# Why is she running



## lovely_chooks (Mar 19, 2021)

When I let my chickens out I saw a cracked egg in the run?.. also buttercup runs away so fast like she’s standing there but once I go to her she runs so fast even she’s sick.. she never ran away from me..


----------



## chickenpersoon (Sep 11, 2021)

lovely_chooks said:


> When I let my chickens out I saw a cracked egg in the run?.. also buttercup runs away so fast like she’s standing there but once I go to her she runs so fast even she’s sick.. she never ran away from me..


???? I don't know again I am just trying to get these out of the no replies


----------



## Animals45 (May 11, 2021)

I assume she stood or sat on the egg and it broke, simple.. I doubt she's dying because her egg is cracked. Please stop making so many threads when your chickens are fine.😑


----------



## chickenpersoon (Sep 11, 2021)

Animals45 said:


> I assume she stood or sat on the egg and it broke, simple.. I doubt she's dying because her egg is cracked. Please stop making so many threads when your chickens are fine.😑


well we all know she is never going to see our posts.


----------



## robin416 (Sep 8, 2013)

chickenpersoon said:


> well we all know she is never going to see our posts.


She can see the posts. She just couldn't participate. 

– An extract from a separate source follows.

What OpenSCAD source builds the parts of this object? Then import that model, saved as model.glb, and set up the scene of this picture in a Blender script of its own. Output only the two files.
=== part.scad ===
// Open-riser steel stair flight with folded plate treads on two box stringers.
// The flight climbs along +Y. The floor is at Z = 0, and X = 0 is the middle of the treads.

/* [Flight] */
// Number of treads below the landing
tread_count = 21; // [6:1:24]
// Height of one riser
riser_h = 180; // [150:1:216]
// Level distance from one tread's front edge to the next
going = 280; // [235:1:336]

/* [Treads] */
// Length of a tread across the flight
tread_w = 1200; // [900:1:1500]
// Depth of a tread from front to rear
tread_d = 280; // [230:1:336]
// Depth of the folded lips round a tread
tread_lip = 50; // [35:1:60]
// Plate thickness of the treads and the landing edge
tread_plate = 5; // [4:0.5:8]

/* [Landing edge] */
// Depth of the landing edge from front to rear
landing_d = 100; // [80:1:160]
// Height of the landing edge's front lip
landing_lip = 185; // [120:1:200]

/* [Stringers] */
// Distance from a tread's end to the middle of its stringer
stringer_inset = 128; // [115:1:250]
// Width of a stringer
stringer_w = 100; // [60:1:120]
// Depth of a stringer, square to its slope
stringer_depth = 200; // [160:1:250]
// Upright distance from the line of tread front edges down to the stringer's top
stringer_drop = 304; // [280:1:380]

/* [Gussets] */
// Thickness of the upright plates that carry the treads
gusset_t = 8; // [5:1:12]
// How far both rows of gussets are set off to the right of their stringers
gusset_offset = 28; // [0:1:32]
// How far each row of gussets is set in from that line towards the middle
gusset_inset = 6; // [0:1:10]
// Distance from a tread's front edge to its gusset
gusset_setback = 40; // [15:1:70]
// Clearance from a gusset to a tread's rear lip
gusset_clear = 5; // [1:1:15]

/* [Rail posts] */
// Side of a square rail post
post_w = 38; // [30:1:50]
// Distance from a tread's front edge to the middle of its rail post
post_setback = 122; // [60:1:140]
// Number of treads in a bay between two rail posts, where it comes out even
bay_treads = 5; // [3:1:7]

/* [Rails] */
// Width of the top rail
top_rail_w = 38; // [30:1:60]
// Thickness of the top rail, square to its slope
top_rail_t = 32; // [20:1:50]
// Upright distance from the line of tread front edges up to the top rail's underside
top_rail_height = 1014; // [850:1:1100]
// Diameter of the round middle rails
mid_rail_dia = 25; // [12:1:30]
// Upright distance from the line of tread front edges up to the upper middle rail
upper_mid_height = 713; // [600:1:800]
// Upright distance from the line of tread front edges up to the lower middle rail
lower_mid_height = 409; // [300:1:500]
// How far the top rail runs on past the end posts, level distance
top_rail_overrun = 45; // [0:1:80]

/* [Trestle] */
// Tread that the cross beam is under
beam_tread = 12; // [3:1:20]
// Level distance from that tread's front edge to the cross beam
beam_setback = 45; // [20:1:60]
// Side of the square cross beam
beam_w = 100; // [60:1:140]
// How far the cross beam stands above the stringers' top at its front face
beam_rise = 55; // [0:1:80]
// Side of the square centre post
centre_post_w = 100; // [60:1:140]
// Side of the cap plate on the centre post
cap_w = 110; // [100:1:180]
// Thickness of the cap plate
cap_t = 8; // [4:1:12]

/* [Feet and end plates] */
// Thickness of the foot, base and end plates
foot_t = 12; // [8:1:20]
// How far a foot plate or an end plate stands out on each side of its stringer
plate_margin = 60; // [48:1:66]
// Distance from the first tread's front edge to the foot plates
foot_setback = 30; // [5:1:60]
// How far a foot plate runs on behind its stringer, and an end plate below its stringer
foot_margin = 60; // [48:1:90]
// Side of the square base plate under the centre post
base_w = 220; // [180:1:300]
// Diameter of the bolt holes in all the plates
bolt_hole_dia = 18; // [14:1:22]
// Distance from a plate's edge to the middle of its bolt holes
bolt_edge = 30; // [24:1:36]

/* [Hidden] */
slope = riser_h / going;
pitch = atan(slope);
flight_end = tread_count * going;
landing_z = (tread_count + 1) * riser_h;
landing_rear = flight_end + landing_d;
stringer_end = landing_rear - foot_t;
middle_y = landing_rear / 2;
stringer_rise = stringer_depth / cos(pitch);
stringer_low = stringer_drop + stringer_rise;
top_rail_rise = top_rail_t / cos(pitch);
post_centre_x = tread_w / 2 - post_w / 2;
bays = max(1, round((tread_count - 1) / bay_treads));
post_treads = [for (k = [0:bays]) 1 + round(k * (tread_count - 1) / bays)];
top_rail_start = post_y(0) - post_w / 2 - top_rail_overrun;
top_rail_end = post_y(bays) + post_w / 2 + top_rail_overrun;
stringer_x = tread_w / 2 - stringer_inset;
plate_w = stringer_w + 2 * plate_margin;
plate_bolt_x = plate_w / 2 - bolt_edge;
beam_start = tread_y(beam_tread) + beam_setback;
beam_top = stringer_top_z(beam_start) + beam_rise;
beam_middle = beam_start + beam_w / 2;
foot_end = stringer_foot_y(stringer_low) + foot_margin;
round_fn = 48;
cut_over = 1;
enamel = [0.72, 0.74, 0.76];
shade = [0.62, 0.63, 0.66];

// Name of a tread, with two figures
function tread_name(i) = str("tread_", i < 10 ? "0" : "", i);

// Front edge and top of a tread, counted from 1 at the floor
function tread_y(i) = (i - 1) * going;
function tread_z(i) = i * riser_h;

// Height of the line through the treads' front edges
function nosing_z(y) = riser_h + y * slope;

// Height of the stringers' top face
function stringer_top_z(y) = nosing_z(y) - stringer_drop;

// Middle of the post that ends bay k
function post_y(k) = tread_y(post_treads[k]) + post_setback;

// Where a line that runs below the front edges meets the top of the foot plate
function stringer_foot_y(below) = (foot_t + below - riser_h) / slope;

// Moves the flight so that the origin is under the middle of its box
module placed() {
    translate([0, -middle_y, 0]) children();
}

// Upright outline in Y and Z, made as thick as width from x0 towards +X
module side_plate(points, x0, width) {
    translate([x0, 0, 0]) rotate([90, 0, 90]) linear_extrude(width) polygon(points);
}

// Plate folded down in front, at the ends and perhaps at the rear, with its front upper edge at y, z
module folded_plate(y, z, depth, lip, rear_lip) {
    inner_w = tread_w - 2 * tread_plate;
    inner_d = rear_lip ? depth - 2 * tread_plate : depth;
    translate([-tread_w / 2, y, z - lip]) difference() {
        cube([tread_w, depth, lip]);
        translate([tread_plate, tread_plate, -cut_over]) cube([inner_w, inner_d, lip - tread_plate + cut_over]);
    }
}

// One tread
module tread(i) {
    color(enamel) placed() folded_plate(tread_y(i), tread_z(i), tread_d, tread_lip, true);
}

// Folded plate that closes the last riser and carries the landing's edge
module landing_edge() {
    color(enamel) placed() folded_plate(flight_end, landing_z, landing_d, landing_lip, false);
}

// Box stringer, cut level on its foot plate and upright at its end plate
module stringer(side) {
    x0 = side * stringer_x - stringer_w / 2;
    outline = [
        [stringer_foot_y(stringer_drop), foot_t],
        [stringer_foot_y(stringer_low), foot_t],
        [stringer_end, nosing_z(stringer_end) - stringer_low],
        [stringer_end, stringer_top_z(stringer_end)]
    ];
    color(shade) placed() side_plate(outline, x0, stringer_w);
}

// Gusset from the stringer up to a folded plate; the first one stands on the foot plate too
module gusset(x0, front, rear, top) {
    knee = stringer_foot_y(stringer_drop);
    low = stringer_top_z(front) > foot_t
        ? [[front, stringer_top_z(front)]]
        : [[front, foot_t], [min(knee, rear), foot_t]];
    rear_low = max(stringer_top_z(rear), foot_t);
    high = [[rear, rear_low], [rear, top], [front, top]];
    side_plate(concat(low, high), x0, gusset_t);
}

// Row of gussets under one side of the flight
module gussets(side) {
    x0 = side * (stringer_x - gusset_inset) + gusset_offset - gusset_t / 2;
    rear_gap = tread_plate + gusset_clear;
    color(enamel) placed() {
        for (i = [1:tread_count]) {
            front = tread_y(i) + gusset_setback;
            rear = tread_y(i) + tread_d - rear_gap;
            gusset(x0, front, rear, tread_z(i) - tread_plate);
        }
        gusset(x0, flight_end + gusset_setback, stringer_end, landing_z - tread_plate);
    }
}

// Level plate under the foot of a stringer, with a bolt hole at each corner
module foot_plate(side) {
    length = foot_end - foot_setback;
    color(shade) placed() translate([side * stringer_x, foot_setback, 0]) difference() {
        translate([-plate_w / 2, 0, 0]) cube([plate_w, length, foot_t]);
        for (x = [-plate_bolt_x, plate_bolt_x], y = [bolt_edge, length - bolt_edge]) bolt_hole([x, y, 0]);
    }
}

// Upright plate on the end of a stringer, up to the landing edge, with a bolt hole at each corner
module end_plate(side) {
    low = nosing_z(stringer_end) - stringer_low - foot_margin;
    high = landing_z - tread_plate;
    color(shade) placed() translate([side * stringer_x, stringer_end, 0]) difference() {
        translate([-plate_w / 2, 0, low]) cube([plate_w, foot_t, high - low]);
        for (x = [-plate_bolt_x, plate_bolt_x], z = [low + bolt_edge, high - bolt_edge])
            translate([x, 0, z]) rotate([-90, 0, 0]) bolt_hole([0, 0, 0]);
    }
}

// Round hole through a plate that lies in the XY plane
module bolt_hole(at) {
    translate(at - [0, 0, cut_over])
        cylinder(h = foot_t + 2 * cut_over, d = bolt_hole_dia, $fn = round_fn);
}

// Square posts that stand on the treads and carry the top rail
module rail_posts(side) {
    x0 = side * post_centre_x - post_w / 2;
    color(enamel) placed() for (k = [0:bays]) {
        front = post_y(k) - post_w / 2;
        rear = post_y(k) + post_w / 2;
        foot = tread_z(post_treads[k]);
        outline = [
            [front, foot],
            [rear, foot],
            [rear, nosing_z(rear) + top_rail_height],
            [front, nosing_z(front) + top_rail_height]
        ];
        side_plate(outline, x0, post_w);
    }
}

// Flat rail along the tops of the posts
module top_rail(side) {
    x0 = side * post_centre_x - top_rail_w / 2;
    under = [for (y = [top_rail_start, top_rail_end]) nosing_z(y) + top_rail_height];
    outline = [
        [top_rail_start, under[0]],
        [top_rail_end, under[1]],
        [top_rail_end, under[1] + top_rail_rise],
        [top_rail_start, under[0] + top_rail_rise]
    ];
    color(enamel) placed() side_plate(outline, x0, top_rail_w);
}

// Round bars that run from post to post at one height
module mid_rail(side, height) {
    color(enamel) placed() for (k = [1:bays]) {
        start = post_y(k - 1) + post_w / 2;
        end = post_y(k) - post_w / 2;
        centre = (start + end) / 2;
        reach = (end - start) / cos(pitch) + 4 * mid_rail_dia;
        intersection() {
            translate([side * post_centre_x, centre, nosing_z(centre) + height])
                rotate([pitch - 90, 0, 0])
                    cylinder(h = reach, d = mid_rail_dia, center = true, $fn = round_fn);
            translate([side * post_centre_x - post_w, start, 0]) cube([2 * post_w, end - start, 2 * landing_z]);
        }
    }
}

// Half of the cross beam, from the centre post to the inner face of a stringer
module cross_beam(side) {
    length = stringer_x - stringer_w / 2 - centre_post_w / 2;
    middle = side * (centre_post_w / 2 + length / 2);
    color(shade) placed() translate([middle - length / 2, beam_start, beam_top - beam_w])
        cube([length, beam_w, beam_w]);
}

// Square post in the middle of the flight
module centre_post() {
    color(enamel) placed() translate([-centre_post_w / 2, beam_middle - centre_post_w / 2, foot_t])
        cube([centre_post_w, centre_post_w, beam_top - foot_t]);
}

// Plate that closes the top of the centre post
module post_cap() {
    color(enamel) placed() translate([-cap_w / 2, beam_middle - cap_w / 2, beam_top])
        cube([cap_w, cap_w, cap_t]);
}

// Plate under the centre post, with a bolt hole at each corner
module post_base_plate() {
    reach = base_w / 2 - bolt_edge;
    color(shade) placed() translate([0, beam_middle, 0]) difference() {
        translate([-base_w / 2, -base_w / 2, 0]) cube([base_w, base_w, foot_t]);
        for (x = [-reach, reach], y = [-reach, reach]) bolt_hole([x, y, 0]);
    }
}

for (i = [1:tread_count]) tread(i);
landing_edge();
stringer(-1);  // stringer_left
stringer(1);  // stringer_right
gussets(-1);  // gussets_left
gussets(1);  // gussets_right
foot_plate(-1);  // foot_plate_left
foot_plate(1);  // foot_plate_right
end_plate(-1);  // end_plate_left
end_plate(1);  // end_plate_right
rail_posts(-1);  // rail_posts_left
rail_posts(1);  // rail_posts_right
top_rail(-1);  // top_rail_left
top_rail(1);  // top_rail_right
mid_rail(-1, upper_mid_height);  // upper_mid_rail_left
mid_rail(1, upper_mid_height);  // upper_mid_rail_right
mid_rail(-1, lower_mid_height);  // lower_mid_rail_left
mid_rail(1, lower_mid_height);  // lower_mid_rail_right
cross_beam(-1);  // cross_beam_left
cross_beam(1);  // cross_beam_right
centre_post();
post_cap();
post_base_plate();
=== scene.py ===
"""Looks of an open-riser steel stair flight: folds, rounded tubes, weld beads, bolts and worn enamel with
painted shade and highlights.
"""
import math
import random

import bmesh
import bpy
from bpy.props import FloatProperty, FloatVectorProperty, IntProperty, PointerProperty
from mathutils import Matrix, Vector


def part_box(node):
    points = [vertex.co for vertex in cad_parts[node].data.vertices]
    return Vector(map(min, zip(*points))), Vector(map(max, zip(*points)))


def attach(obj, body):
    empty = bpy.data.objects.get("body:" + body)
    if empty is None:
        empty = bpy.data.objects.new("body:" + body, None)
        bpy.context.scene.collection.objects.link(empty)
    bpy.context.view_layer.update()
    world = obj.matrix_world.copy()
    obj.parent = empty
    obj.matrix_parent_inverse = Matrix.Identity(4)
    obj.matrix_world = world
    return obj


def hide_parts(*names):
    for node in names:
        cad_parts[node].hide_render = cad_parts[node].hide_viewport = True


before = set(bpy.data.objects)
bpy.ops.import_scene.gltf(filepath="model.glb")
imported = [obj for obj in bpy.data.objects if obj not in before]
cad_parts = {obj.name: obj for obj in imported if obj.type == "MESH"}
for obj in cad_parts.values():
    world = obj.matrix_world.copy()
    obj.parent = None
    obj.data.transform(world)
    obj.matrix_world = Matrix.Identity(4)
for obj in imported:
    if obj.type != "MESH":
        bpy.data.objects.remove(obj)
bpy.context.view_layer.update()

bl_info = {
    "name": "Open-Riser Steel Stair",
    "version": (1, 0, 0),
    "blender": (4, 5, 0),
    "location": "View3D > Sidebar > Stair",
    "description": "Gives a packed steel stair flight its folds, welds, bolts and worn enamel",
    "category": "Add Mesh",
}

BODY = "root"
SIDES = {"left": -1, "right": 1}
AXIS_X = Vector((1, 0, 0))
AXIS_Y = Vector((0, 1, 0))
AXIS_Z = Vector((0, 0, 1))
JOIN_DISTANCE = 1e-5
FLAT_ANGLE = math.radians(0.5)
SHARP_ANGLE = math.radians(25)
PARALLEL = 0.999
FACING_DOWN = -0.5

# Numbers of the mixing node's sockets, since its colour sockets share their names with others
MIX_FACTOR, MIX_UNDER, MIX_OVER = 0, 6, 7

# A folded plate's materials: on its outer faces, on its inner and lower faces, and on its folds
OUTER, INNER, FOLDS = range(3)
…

She's off restrictions at this point.


----------



## chickenpersoon (Sep 11, 2021)

robin416 said:


> She can see the posts. She just couldn't participate.
> 
> She's off restrictions at this point.


oooh okay


----------



## Animals45 (May 11, 2021)

chickenpersoon said:


> well we all know she is never going to see our posts.

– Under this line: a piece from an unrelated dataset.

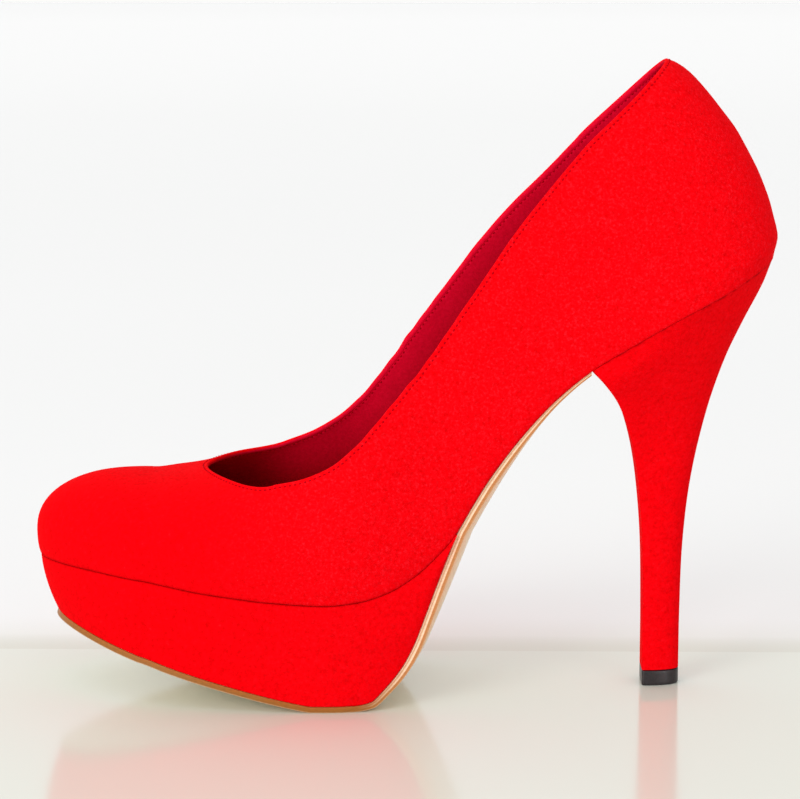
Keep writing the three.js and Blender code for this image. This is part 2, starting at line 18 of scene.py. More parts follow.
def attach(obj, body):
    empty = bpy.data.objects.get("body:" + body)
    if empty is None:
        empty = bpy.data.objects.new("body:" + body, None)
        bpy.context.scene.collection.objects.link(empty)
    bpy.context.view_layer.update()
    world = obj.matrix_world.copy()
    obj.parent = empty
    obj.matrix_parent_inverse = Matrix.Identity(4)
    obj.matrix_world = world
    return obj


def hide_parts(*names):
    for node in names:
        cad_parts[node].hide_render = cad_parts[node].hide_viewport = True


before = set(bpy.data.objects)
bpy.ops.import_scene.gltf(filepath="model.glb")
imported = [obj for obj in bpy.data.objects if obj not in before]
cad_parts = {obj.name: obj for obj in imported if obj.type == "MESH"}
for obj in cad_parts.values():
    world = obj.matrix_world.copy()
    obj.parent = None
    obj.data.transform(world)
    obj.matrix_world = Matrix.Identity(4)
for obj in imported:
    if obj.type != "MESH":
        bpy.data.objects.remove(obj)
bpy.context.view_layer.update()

She's coming back in a few days don't forget..


----------



## chickenpersoon (Sep 11, 2021)

Animals45 said:


> She's coming back in a few days don't forget..


I know. I would not be mean or anything. And @robin416 said @lovely_chooks can see this just not post until they get back.

I know they post a lot but I do like some of the posts- they are cute.


----------



## Animals45 (May 11, 2021)

chickenpersoon said:


> I know. I would not be mean or anything. And @robin416 said @lovely_chooks can see this just not post until they get back.
> 
> I know they post a lot but I do like some of the posts- they are cute.


Oh yes, understood!


----------



## lovely_chooks (Mar 19, 2021)

Animals45 said:


> I assume she stood or sat on the egg and it broke, simple.. I doubt she's dying because her egg is cracked. Please stop making so many threads when your chickens are fine.


That was from September 10.


----------